If you recognize the dangers inherent in even a class 3 climb when at altitude and in the elements, continue up the South Col to camp 4.

Take a moment to dry heave and/or
hallucinate Smoky the bear roasting poblanos.

There is nasty weather coming in, leaving you enough time to summit and return to camp 4 only if the system moves slowly. What decision do you make?

Sample responses:

  • Push for the summit, because I’m a fast walker and I just gunned a 5-Hour Energy.
  • Retreat to camp 3 and wait for the system to blow over. We can get an early start just after midnight and try another summit push.
  • Do a little “I can’t decide” dance out on the ridge.
  • Picture $60,000 dollars blowing bill by bill off the roof of the world.
  • Take a selfie.

If you delayed your summit push until tomorrow, you may continue up through the brutal, hyperventilate-y, “I can’t even” air to the Hillary Step.

Do you have Sherpas helping you?

No? You were never even here.

Yes? Take another labored step.

Are tour group decisions being made to support the safety of everyone on the mountain?

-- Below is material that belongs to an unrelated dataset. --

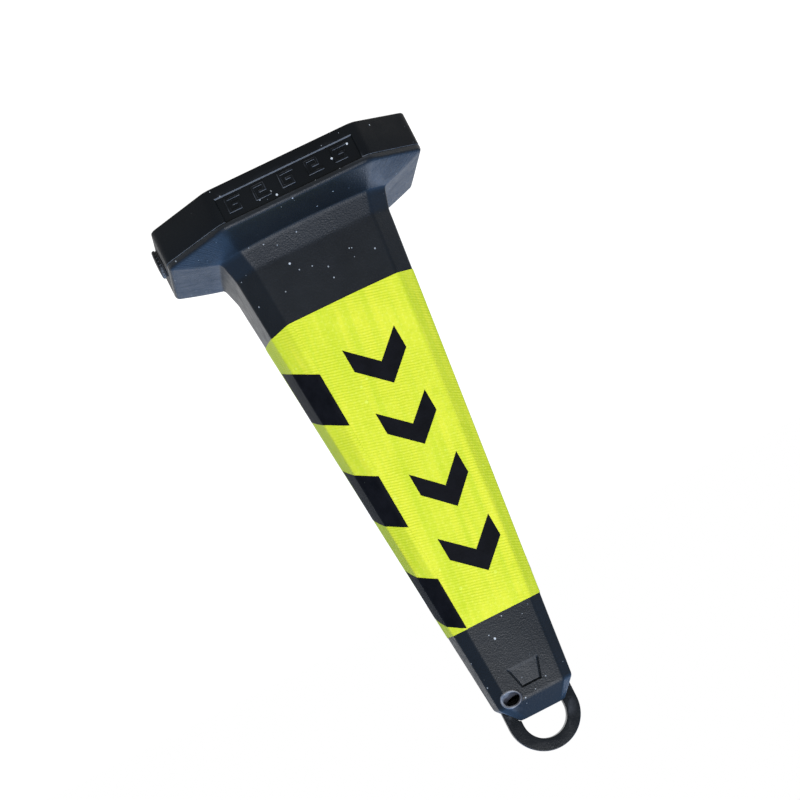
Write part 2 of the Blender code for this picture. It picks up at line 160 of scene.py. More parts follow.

No? You have become just another permanent landmark on the highly trafficked route to the summit.

Yes? Take another double-gravity step forward.

Have you lucked upon a window of perfect weather conditions and minimal group complications on this particular day?

If you have, you may continue to the summit.

Now get the fuck off the summit, quickly. We never guaranteed you anything about getting down.